酔生夢死浪人日記

 日々、思いついたさまざまなことを気ままに綴っていく

ジャン・ルノワール~醒めた目の観察者

2005-07-23 05:02:00 | 映画、ドラマ

 ジャン・ルノワールの「ゲ-ムの規則」(39年)と「草の上の昼食」(59年)をシネフィル・イマジカで見た。感想を以下に記してみる。

 「ゲ-ムの規則」は映画史上ベストテンで上位にランクされているが、公開当時は評論家にも観客にも無視されたという。同時代のカルネやデュヴィヴィエの宿命に彩られた作品群と比べると、本作は明らかに異質だ。ラ・シェネイ侯爵の別荘を舞台にしたソープオペラ風群像劇で、その手法がアルトマンらに影響を与えたことは想像に難くない。ルノワール自身が挫折した芸術家役で出演している点も興味深い。

 侯爵夫人のクリスチーヌは、物憂げな佇まいで男たちに色目を流し続ける。彼女への思いを胸に大西洋横断飛行に挑んだアンドレに対しても、その一途さに危険を感じた途端、冷たく振る舞う。クリスチーヌに限らず、登場人物たちが望んでいるのは、<崇高な愛>ではなく、<一夜のアバンチュール>なのだ。「ラ・シェネイは(貴族という)階級を守った」というラストの将軍の述懐が、体裁を繕い、傷つかないで生きるための<規則>を雄弁に物語っている。上流階級は自らを守るために罪を共有し、いかなる犠牲も顧みない。支配層のモラルの紊乱を暴くことは、第2次大戦を控えた時期、寛容なフランスにおいても御法度であったはずだ。ルノワールの不遇は、虎の尾を踏んだせいと推測するしかない。

 本作で思い出すのがフィッツジェラルドの「華麗なるギャツビー」だ。「ゲーム――」はフランス、「華麗なる――」はアメリカと国は違えど、20~30年代の上流階級の堕落を描いている。ブルジョア出身ではないロマンチストの男が、愛と夢を追いながら非業の死を遂げる結末も、不思議なほど似ている。

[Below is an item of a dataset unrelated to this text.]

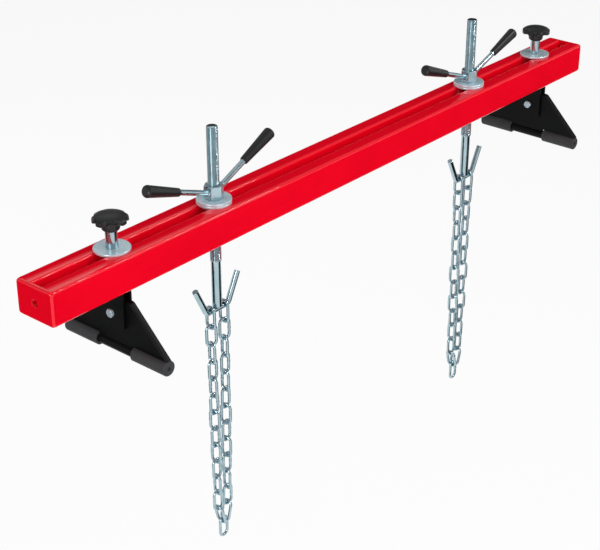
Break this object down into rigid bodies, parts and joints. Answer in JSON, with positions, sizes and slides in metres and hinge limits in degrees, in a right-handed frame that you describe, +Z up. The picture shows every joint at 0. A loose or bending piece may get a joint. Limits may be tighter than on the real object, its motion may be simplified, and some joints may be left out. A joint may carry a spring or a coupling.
{
  "type": "engine support bar",
  "caption": "Slotted beam that bridges an engine bay on sliding, tilting feet; screw spindles with handle nuts lift an engine by chains hung on double hooks.",
  "frame": {"origin": "centre of the beam's length and width, in the plane that the rubber feet rest on", "axes": "+X along the beam, +Z up, -Y towards the side that the picture shows"},
  "size_m": [1.5, 0.232, 0.8223],
  "materials": {
    "red_paint": "gloss",
    "black_paint": "satin",
    "zinc_plate": "bright zinc",
    "black_plastic": "satin",
    "black_rubber": "matte"
  },
  "bodies": {
    "beam": {"front_beam_tube": "red_paint", "back_beam_tube": "red_paint", "left_end_plate": "red_paint", "right_end_plate": "red_paint"},
    "left_foot_carriage": {"left_spacer_sleeve": "zinc_plate", "left_foot_washer": "zinc_plate", "left_guide_nut": "zinc_plate", "left_foot_bracket": "black_paint", "left_pivot_bolt": "zinc_plate", "left_pivot_nut": "zinc_plate"},
    "left_stud": {"left_clamp_stud": "zinc_plate"},
    "left_knob": {"left_star_knob": "black_plastic"},
    "left_foot": {"left_foot_plate": "black_paint", "left_cross_bar": "black_paint", "left_front_rubber_sleeve": "black_rubber", "left_back_rubber_sleeve": "black_rubber"},
    "right_foot_carriage": {"right_spacer_sleeve": "zinc_plate", "right_foot_washer": "zinc_plate", "right_guide_nut": "zinc_plate", "right_foot_bracket": "black_paint", "right_pivot_bolt": "zinc_plate", "right_pivot_nut": "zinc_plate"},
    "right_stud": {"right_clamp_stud": "zinc_plate"},
    "right_knob": {"right_star_knob": "black_plastic"},
    "right_foot": {"right_foot_plate": "black_paint", "right_cross_bar": "black_paint", "right_front_rubber_sleeve": "black_rubber", "right_back_rubber_sleeve": "black_rubber"},
    "left_hook_carriage": {"left_lower_washer": "zinc_plate", "left_upper_washer": "zinc_plate"},
    "left_nut": {"left_handle_nut": "zinc_plate", "left_inner_handle_rod": "zinc_plate", "left_outer_handle_rod": "zinc_plate", "left_inner_grip": "black_plastic", "left_outer_grip": "black_plastic"},
    "left_lift": {"left_spindle": "zinc_plate", "left_double_hook": "zinc_plate"},
    "left_chain_upper": {"left_chain_upper_inner": "zinc_plate", "left_chain_upper_outer": "zinc_plate"},
    "left_chain_middle": {"left_chain_middle_inner": "zinc_plate", "left_chain_middle_outer": "zinc_plate"},
    "left_chain_lower": {"left_chain_lower_inner": "zinc_plate", "left_chain_lower_outer": "zinc_plate"},
    "left_chain_end": {"left_chain_bottom_link": "zinc_plate"},
    "right_hook_carriage": {"right_lower_washer": "zinc_plate", "right_upper_washer": "zinc_plate"},
    "right_nut": {"right_handle_nut": "zinc_plate", "right_inner_handle_rod": "zinc_plate", "right_outer_handle_rod": "zinc_plate", "right_inner_grip": "black_plastic", "right_outer_grip": "black_plastic"},
    "right_lift": {"right_spindle": "zinc_plate", "right_double_hook": "zinc_plate"},
    "right_chain_upper": {"right_chain_upper_inner": "zinc_plate", "right_chain_upper_outer": "zinc_plate"},
    "right_chain_middle": {"right_chain_middle_inner": "zinc_plate", "right_chain_middle_outer": "zinc_plate"},
    "right_chain_lower": {"right_chain_lower_inner": "zinc_plate", "right_chain_lower_outer": "zinc_plate"},
    "right_chain_end": {"right_chain_bottom_link": "zinc_plate"}
  },
  "joints": [
    {"name": "left_foot_slide", "type": "slide", "parent": "beam", "child": "left_foot_carriage", "axis": [1, 0, 0], "range_m": [-0.13, 0.015]},
    {"name": "left_stud_lift", "type": "slide", "parent": "left_foot_carriage", "child": "left_stud", "axis": [0, 0, 1], "range_m": [0, 0.006]},
    {"name": "left_knob_turn", "type": "hinge", "parent": "left_stud", "child": "left_knob", "pos_m": [-0.59, 0, 0.22], "axis": [0, 0, 1], "range_deg": [-5, 1240]},
    {"name": "left_foot_tilt", "type": "hinge", "parent": "left_foot_carriage", "child": "left_foot", "pos_m": [-0.59, 0, 0.077], "axis": [1, 0, 0], "range_deg": [-33, 33]},
    {"name": "right_foot_slide", "type": "slide", "parent": "beam", "child": "right_foot_carriage", "axis": [1, 0, 0], "range_m": [-0.02, 0.095]},
    {"name": "right_stud_lift", "type": "slide", "parent": "right_foot_carriage", "child": "right_stud", "axis": [0, 0, 1], "range_m": [0, 0.006]},
    {"name": "right_knob_turn", "type": "hinge", "parent": "right_stud", "child": "right_knob", "pos_m": [0.625, 0, 0.22], "axis": [0, 0, 1], "range_deg": [-5, 1240]},
    {"name": "right_foot_tilt", "type": "hinge", "parent": "right_foot_carriage", "child": "right_foot", "pos_m": [0.625, 0, 0.077], "axis": [1, 0, 0], "range_deg": [-33, 33]},
    {"name": "left_hook_slide", "type": "slide", "parent": "beam", "child": "left_hook_carriage", "axis": [1, 0, 0], "range_m": [-0.015, 0.2]},
    {"name": "left_nut_turn", "type": "hinge", "parent": "left_hook_carriage", "child": "left_nut", "pos_m": [-0.36, 0, 0.2], "axis": [0, 0, -1], "range_deg": [-14410, 11530]},
    {"name": "left_spindle_lift", "type": "slide", "parent": "left_hook_carriage", "child": "left_lift", "axis": [0, 0, 1], "range_m": [-0.1, 0.08]},
    {"name": "left_chain_swing", "type": "hinge", "parent": "left_lift", "child": "left_chain_upper", "pos_m": [-0.36, 0, -0.0155], "axis": [1, 0, 0], "range_deg": [-45, 45]},
    {"name": "left_chain_middle_swing", "type": "hinge", "parent": "left_chain_upper", "child": "left_chain_middle", "pos_m": [-0.36, 0, -0.15299], "axis": [1, 0, 0], "range_deg": [-45, 45]},
    {"name": "left_chain_lower_swing", "type": "hinge", "parent": "left_chain_middle", "child": "left_chain_lower", "pos_m": [-0.36, 0, -0.29298], "axis": [1, 0, 0], "range_deg": [-45, 45]},
    {"name": "left_bottom_link_swing", "type": "hinge", "parent": "left_chain_lower", "child": "left_chain_end", "pos_m": [-0.36, 0, -0.46682], "axis": [0, 1, 0], "range_deg": [-60, 60]},
    {"name": "right_hook_slide", "type": "slide", "parent": "beam", "child": "right_hook_carriage", "axis": [1, 0, 0], "range_m": [-0.2, 0.02]},
    {"name": "right_nut_turn", "type": "hinge", "parent": "right_hook_carriage", "child": "right_nut", "pos_m": [0.381, 0, 0.2], "axis": [0, 0, -1], "range_deg": [-14410, 11530]},
    {"name": "right_spindle_lift", "type": "slide", "parent": "right_hook_carriage", "child": "right_lift", "axis": [0, 0, 1], "range_m": [-0.1, 0.08]},
    {"name": "right_chain_swing", "type": "hinge", "parent": "right_lift", "child": "right_chain_upper", "pos_m": [0.381, 0, -0.0155], "axis": [1, 0, 0], "range_deg": [-45, 45]},
    {"name": "right_chain_middle_swing", "type": "hinge", "parent": "right_chain_upper", "child": "right_chain_middle", "pos_m": [0.381, 0, -0.15299], "axis": [1, 0, 0], "range_deg": [-45, 45]},
    {"name": "right_chain_lower_swing", "type": "hinge", "parent": "right_chain_middle", "child": "right_chain_lower", "pos_m": [0.381, 0, -0.29298], "axis": [1, 0, 0], "range_deg": [-45, 45]},
    {"name": "right_bottom_link_swing", "type": "hinge", "parent": "right_chain_lower", "child": "right_chain_end", "pos_m": [0.381, 0, -0.46682], "axis": [0, 1, 0], "range_deg": [-60, 60]}
  ],
  "couplings": [
    {"joint": "left_knob_turn", "follows": "left_stud_lift", "rad_per_m": 3590.4},
    {"joint": "right_knob_turn", "follows": "right_stud_lift", "rad_per_m": 3590.4},
    {"joint": "left_nut_turn", "follows": "left_spindle_lift", "rad_per_m": 2513.3},
    {"joint": "right_nut_turn", "follows": "right_spindle_lift", "rad_per_m": 2513.3}
  ]
}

 「草の上の昼食」は設定に妙のある社会派コメディーだ。アレクシ教授は人工受精の適用を掲げ、「ヨーロッパ連合」の初代大統領選挙に立候補する。その考えに共鳴した田舎娘ネネットは、召使としてアレクシ家に潜り込んだ。アレクシの理論たるやナチスの優生学そのまま、婚約者のいでたちもヒトラー・ユーゲントと、ブラックユーモアに満ちている。森の中で催された婚約パーティーは、羊飼いの笛が招来した嵐で大混乱に陥り、アレクシとネネットが置き去りにされる。水浴びするネネットの裸体を覗き見たアレクシは、本能の赴くまま、主義に反する行為に走ってしまう。ネネットと恋に落ち、その実家に居候するアレクシだが、彼を利用せんと企む者に連れ戻され、二人は引き離された。すべて旧に復したかに思えた刹那、意外な方向に急転回する。

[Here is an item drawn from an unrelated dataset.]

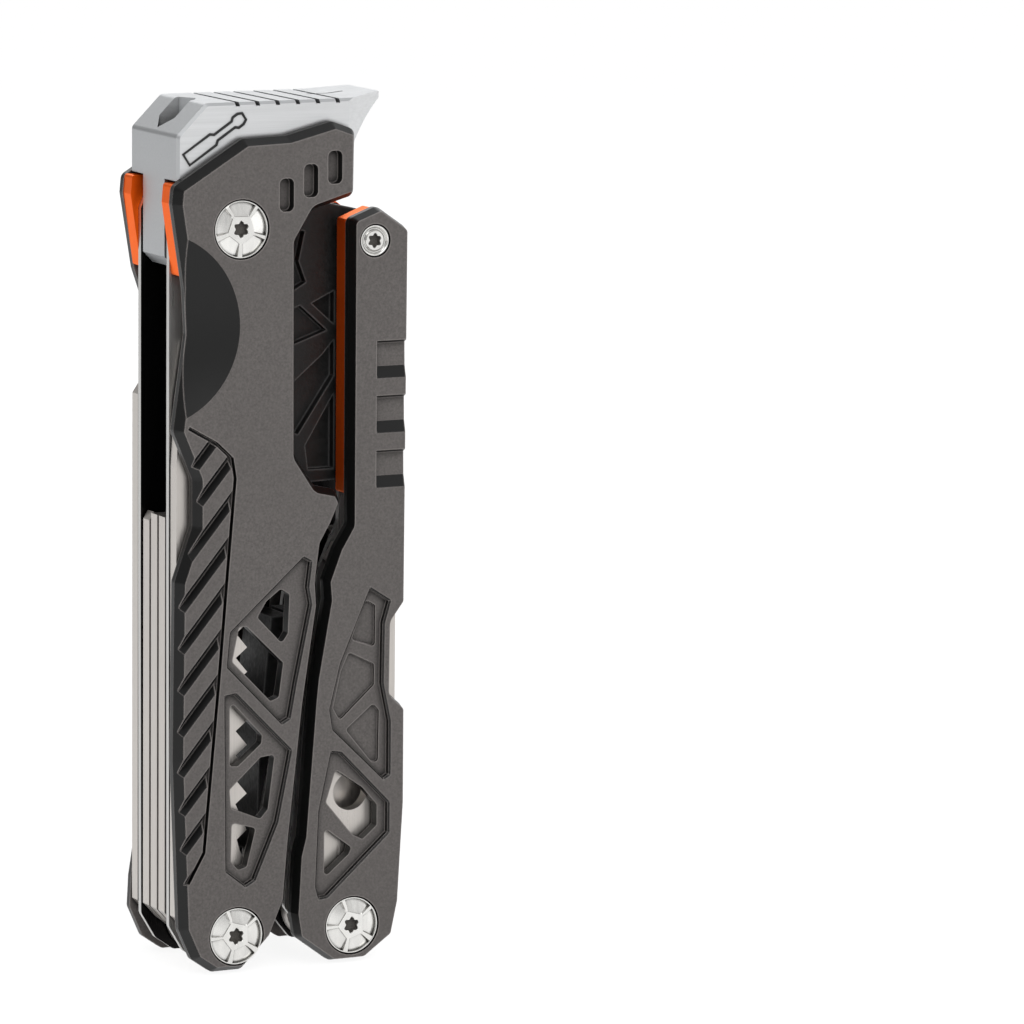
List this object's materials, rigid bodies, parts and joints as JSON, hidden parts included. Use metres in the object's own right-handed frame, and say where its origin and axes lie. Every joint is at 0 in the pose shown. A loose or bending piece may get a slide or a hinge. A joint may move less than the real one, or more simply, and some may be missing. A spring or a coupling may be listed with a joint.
{
  "type": "folding multi tool",
  "caption": "Pocket multi tool with a hammer and claw head, two hinged handles with open truss scales and folding tools in both.",
  "frame": {"origin": "centre of the bounding box at the base, on which the folded tool stands upright", "axes": "+Z from the base of the handles up to the hammer head, front scales facing -Y, +X from the left handle to the right handle"},
  "size_m": [0.0308, 0.0186, 0.1061],
  "materials": {
    "anodised_scale": "sandblasted dark grey anodising with black bevels",
    "liner_steel": "brushed",
    "orange_insert": "orange anodised",
    "head_steel": "fine brushed",
    "black_steel": "black textured coating",
    "screw_steel": "polished",
    "blade_steel": "satin"
  },
  "bodies": {
    "left_handle": {"front_scale_left": "anodised_scale", "rear_scale_left": "anodised_scale", "front_liner_left": "liner_steel", "rear_liner_left": "liner_steel", "front_insert_left": "orange_insert", "rear_insert_left": "orange_insert", "hammer_head": "head_steel", "centre_frame": "black_steel", "spine_left": "black_steel", "pivot_bolts_left": "screw_steel", "pivot_caps_left": "screw_steel", "washers_left": "liner_steel"},
    "right_handle": {"front_scale_right": "anodised_scale", "rear_scale_right": "anodised_scale", "front_liner_right": "liner_steel", "rear_liner_right": "liner_steel", "front_insert_right": "orange_insert", "rear_insert_right": "orange_insert", "spine_right": "black_steel", "pivot_bolt_right": "screw_steel", "pivot_cap_right": "screw_steel", "handle_pivot_bolt": "screw_steel", "handle_pivot_cap": "screw_steel", "washers_right": "liner_steel"},
    "knife_blade": {"knife_blade": "blade_steel"},
    "wood_saw": {"wood_saw": "blade_steel"},
    "file_blade": {"file_blade": "blade_steel"},
    "flat_driver": {"flat_driver": "blade_steel"},
    "awl": {"awl": "blade_steel"},
    "bottle_opener": {"bottle_opener": "blade_steel"},
    "cable_stripper": {"cable_stripper": "blade_steel"},
    "phillips_driver": {"phillips_driver": "blade_steel"},
    "can_opener": {"can_opener": "blade_steel"},
    "small_flat_driver": {"small_flat_driver": "blade_steel"}
  },
  "joints": [
    {"name": "right_handle_swing", "type": "hinge", "parent": "left_handle", "child": "right_handle", "pos_m": [0.01075, 0, 0.0885], "axis": [0, -1, 0], "range_deg": [0, 60]},
    {"name": "knife_blade_fold", "type": "hinge", "parent": "left_handle", "child": "knife_blade", "pos_m": [-0.00735, 0, 0.0044], "axis": [0, -1, 0], "range_deg": [0, 180]},
    {"name": "wood_saw_fold", "type": "hinge", "parent": "left_handle", "child": "wood_saw", "pos_m": [-0.00735, 0, 0.0044], "axis": [0, -1, 0], "range_deg": [0, 180]},
    {"name": "file_blade_fold", "type": "hinge", "parent": "left_handle", "child": "file_blade", "pos_m": [-0.00735, 0, 0.0044], "axis": [0, -1, 0], "range_deg": [0, 180]},
    {"name": "flat_driver_fold", "type": "hinge", "parent": "left_handle", "child": "flat_driver", "pos_m": [-0.00735, 0, 0.0044], "axis": [0, -1, 0], "range_deg": [0, 180]},
    {"name": "awl_fold", "type": "hinge", "parent": "left_handle", "child": "awl", "pos_m": [-0.00735, 0, 0.0044], "axis": [0, -1, 0], "range_deg": [0, 180]},
    {"name": "bottle_opener_fold", "type": "hinge", "parent": "right_handle", "child": "bottle_opener", "pos_m": [0.00815, 0, 0.0044], "axis": [0, 1, 0], "range_deg": [0, 180]},
    {"name": "cable_stripper_fold", "type": "hinge", "parent": "right_handle", "child": "cable_stripper", "pos_m": [0.00815, 0, 0.0044], "axis": [0, 1, 0], "range_deg": [0, 180]},
    {"name": "phillips_driver_fold", "type": "hinge", "parent": "right_handle", "child": "phillips_driver", "pos_m": [0.00815, 0, 0.0044], "axis": [0, 1, 0], "range_deg": [0, 180]},
    {"name": "can_opener_fold", "type": "hinge", "parent": "right_handle", "child": "can_opener", "pos_m": [0.00815, 0, 0.0044], "axis": [0, 1, 0], "range_deg": [0, 180]},
    {"name": "small_flat_driver_fold", "type": "hinge", "parent": "right_handle", "child": "small_flat_driver", "pos_m": [0.00815, 0, 0.0044], "axis": [0, 1, 0], "range_deg": [0, 180]}
  ]
}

 本作は父オーギュスト(印象画の巨匠)に捧げられた自然賛歌だ。豊満で開放的なネネットは、父の絵から抜け出た裸婦そのもののイメージである。ルノワールは孤高の巨匠という先入観があったが、いい意味で肩透かしを食らった。作品はユーモアと皮肉に満ち、自嘲的で逸脱している。<醒めた観察者>が実像ではなかろうか。